5.18. In November 2014, the Authority imposed penalties on five firms for
significant failings in their G10 spot FX voice trading businesses in
London. These penalties ranged from £216,363,000 to £233,814,000
and included an uplift of £225,000,000 at Step 4.
5.19. The failings identified in this Notice extend beyond Barclays’ G10 spot
FX voice trading business to its wider FX voice trading business in
London, covering in addition its EM spot FX, G10 and EM FX options
businesses, and associated G10 and EM sales operations. In light of
the seriousness of the failings identified in this Notice and the
expanded scope of the Authority’s findings against Barclays beyond
G10 spot FX, the Authority considers that in order to achieve credible
deterrence the Step 3 figure should be increased by the sum of
£125,000,000.
5.20. Step 4 is therefore £287,540,000.
Step 5: Settlement discount
5.21. If the Authority and Barclays, on whom a penalty is to be imposed,
agree the amount of the financial penalty and other terms, DEPP 6.7
provides that the amount of the financial penalty which might
otherwise have been payable will be reduced to reflect the stage at
which the Authority and Barclays reached agreement. The settlement
discount does not apply to the disgorgement of any benefit calculated
at Step 1.
5.22. The Authority and Barclays reached agreement at Stage 2 and so a
20% discount applies to the Step 4 figure.

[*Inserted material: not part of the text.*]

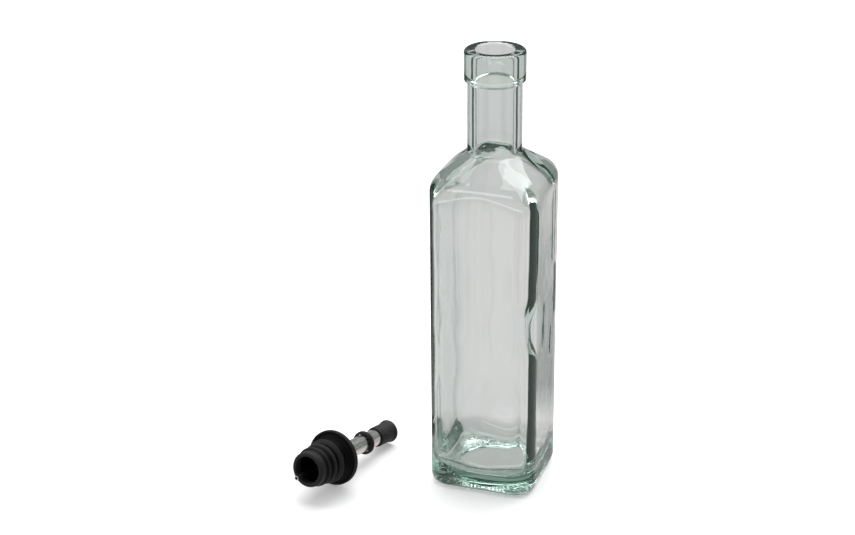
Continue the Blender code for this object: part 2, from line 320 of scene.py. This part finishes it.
def rounded_path(corners):
    """(reach, level) points along (reach, level, rounding) corners."""
    spots = [Vector((reach, level)) for reach, level, _ in corners]
    path = [spots[0]]
    for before, spot, after, (_, _, rounding) in zip(spots, spots[1:], spots[2:], corners[1:]):
        back = (before - spot).normalized()
        ahead = (after - spot).normalized()
        turn = math.pi - back.angle(ahead)
        if rounding == 0.0:
            path.append(spot)
            continue
        tangent = rounding * math.tan(turn / 2)
        centre = spot + (back + ahead).normalized() * rounding / math.cos(turn / 2)
        start = spot + back * tangent - centre
        side = math.copysign(1.0, start.cross(spot + ahead * tangent - centre))
        steps = max(2, math.ceil(turn / ARC_STEP))
        for step in range(steps + 1):
            path.append(centre + Matrix.Rotation(side * turn * step / steps, 2) @ start)
    path.append(spots[-1])
    return path


def draw_walls(path, roundness_at):
    """Draws the selected square up a path, turning it round as roundness_at says."""
    reach, level = path[0]
    rounded = 0.0
    for next_reach, next_level in path[1:]:
        count = max(1, round((next_level - level) / RING_SPACING))
        for index in range(1, count + 1):
            share = index / count
            now_reach = reach + (next_reach - reach) * share
            now_level = level + (next_level - level) * share
            draw_to((next_level - level) / count)
            wanted = roundness_at(now_reach, now_level)
            if wanted > rounded:
                bpy.ops.transform.tosphere(
                    value=(wanted - rounded) / (1.0 - rounded),
                    center_override=(0.0, 0.0, now_level),
                )
                rounded = wanted
            resize_to(now_reach)
        reach, level = next_reach, next_level


def outside_roundness(reach, level):
    """The outside turns round as the shoulder draws in to the neck."""
    if level >= NECK_FOOT_LEVEL:
        return 1.0
    share = (BODY_HALF_WIDTH - reach) / (BODY_HALF_WIDTH - NECK_RADIUS_LOW)
    return min(1.0, max(0.0, share)**SHOULDER_TURN_POWER)


def inside_roundness(reach, level):
    """The hollow turns round smoothly through the shoulder."""
    round_level = BORE_FOOT_LEVEL - ROUND_BELOW_BORE_FOOT
    share = (level - WALL_CORNER_TOP) / (round_level - WALL_CORNER_TOP)
    share = min(1.0, max(0.0, share))
    return share * share * (3.0 - 2.0 * share)


def make_base():
    """The ring that the bottle stands on, and the push-up inside it."""
    choose("FACE", lambda face: face.normal.z < -0.99 and abs(face.calc_center_median().z) < NEAR)
    bpy.ops.mesh.inset(thickness=BEARING_RING_INSET)
    bpy.ops.transform.tosphere(value=1.0)
    resize_to(BEARING_RING_RADIUS)
    bpy.ops.mesh.inset(thickness=PUSH_UP_INSET)
    resize_to(PUSH_UP_RADIUS)
    level = 0.0
    for share, next_level in PUSH_UP_RINGS:
        draw_to(next_level - level, PUSH_UP_RADIUS * share)
        level = next_level
    bpy.ops.mesh.poke()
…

5.23. Step 5 is therefore £230,032,000.
6.
CONCLUSION
6.1.
The Authority therefore imposes a total financial penalty of
£284,432,000 on Barclays comprising:
(1)
A penalty of £54,400,000 relating to Barclays’ breach of
Principle 3 under the old penalty regime; and
(2)
A penalty of £230,032,000 relating to Barclays’ breach of
Principle 3 under the current penalty regime.